Exercise directions »
Starting with the first line and ending with the line that holds "recess_round = 1.0", repeat the material exactly.

___ Data provided ___

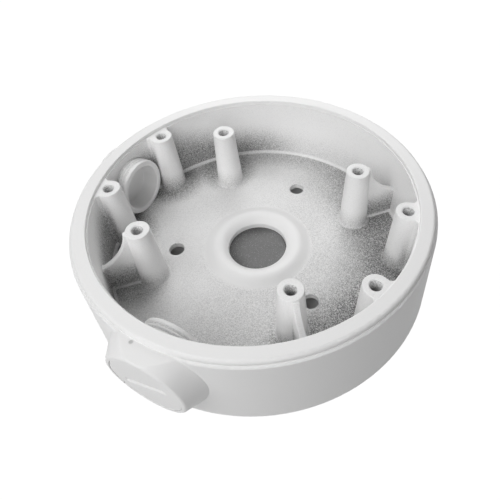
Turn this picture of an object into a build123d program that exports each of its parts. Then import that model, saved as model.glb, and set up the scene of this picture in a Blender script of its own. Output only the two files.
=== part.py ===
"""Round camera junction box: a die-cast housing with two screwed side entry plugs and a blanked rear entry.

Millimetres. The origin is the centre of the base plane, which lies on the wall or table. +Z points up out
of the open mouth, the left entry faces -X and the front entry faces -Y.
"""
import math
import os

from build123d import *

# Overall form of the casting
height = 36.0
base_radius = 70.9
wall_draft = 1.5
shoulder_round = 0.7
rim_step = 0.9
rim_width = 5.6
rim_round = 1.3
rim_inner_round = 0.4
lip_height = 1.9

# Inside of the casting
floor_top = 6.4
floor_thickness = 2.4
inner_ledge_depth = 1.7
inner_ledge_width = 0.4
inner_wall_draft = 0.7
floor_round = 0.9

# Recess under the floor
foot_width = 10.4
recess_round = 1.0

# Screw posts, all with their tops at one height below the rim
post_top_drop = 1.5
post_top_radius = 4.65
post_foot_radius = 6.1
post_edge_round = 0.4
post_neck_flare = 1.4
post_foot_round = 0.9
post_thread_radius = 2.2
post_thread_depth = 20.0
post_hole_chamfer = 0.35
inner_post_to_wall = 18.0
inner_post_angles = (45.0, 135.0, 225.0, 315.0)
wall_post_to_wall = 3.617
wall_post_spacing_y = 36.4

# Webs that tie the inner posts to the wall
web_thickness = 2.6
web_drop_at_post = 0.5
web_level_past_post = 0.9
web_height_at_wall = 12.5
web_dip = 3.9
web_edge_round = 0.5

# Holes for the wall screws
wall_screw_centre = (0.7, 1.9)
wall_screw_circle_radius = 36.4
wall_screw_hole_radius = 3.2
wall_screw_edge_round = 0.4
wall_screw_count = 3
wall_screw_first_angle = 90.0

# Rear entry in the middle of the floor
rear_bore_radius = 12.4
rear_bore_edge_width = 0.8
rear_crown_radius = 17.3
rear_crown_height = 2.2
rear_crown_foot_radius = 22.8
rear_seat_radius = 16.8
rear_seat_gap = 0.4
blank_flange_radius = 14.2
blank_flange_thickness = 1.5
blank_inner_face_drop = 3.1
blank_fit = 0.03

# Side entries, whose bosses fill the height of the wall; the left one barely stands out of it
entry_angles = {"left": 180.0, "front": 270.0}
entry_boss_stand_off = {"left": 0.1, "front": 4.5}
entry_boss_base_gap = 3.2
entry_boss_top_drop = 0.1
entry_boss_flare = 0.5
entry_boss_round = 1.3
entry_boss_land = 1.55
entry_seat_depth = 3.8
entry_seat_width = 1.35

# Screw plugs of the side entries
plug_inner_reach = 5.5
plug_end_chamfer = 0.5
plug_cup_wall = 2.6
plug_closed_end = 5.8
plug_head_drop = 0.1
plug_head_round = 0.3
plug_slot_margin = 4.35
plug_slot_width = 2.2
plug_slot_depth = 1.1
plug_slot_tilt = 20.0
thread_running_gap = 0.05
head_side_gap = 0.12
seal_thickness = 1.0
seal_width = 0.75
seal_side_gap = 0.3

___

The output »
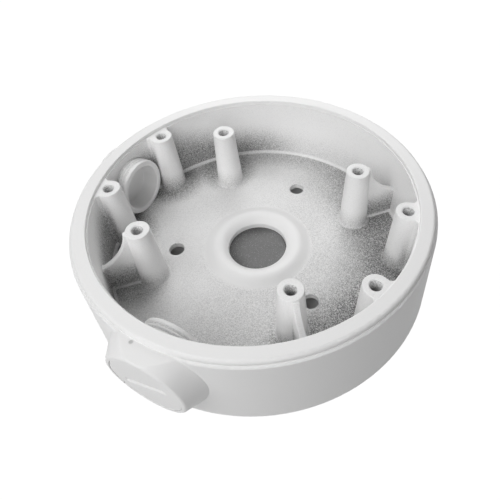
Turn this picture of an object into a build123d program that exports each of its parts. Then import that model, saved as model.glb, and set up the scene of this picture in a Blender script of its own. Output only the two files.
=== part.py ===
"""Round camera junction box: a die-cast housing with two screwed side entry plugs and a blanked rear entry.

Millimetres. The origin is the centre of the base plane, which lies on the wall or table. +Z points up out
of the open mouth, the left entry faces -X and the front entry faces -Y.
"""
import math
import os

from build123d import *

# Overall form of the casting
height = 36.0
base_radius = 70.9
wall_draft = 1.5
shoulder_round = 0.7
rim_step = 0.9
rim_width = 5.6
rim_round = 1.3
rim_inner_round = 0.4
lip_height = 1.9

# Inside of the casting
floor_top = 6.4
floor_thickness = 2.4
inner_ledge_depth = 1.7
inner_ledge_width = 0.4
inner_wall_draft = 0.7
floor_round = 0.9

# Recess under the floor
foot_width = 10.4
recess_round = 1.0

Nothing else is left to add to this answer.